Oyelowo’s own busy slate is filled with variety. Last week the news broke that he’d been asked by Ian Fleming’s estate to read the part of James Bond in the audio book of the new Bond novel Trigger Mortis, written by Anthony Horowitz, making him the first black actor to play Bond, albeit heard and not seen. Next week he will start filming the crime thriller Three Seconds in Philadelphia with Luke Evans, and he recently wrapped the indie Five Nights in Maine.

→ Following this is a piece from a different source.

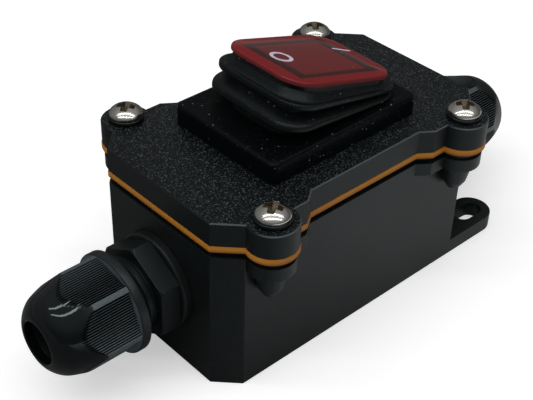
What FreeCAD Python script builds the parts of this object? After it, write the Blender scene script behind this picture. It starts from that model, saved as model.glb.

Still to come are the chess drama The Queen of Katwe and the eagerly awaited adaptation of Chimamanda Ngozi Adichie’s Americanah, a book with which Oyelowo, who grew up in Britain and Nigeria, admits to having an intensely personal relationship. “It very much typifies my own experience, down to the timeline,” he says. “My time as a child in Nigeria overlaps with the book; my experiences are similar. And I love its authenticity, especially the fact that it’s a side of the immigration story that we haven’t seen before.”

Given Nightingale’s success, what about an extended run on American television? For example, would he team up again with Daniels, whose new series Empire is currently the biggest in the US? Oyelowo laughs. “Probably not is the truth of the matter. I love Lee to death but that’s not where my taste lies, and the idea of doing one character week in, week out holds less interest to me than a mini-series or something like Breaking Bad.”

OK, so what about the under-fire True Detective, I suggest somewhat mischievously. Should Nic Pizzolatto and HBO look his way if there is a series three? “Listen, if HBO want to give me a call about that I’d take one.” He’s joking – but given his ability to make even the most tortured and weighty dialogue sound convincing and true, they probably should.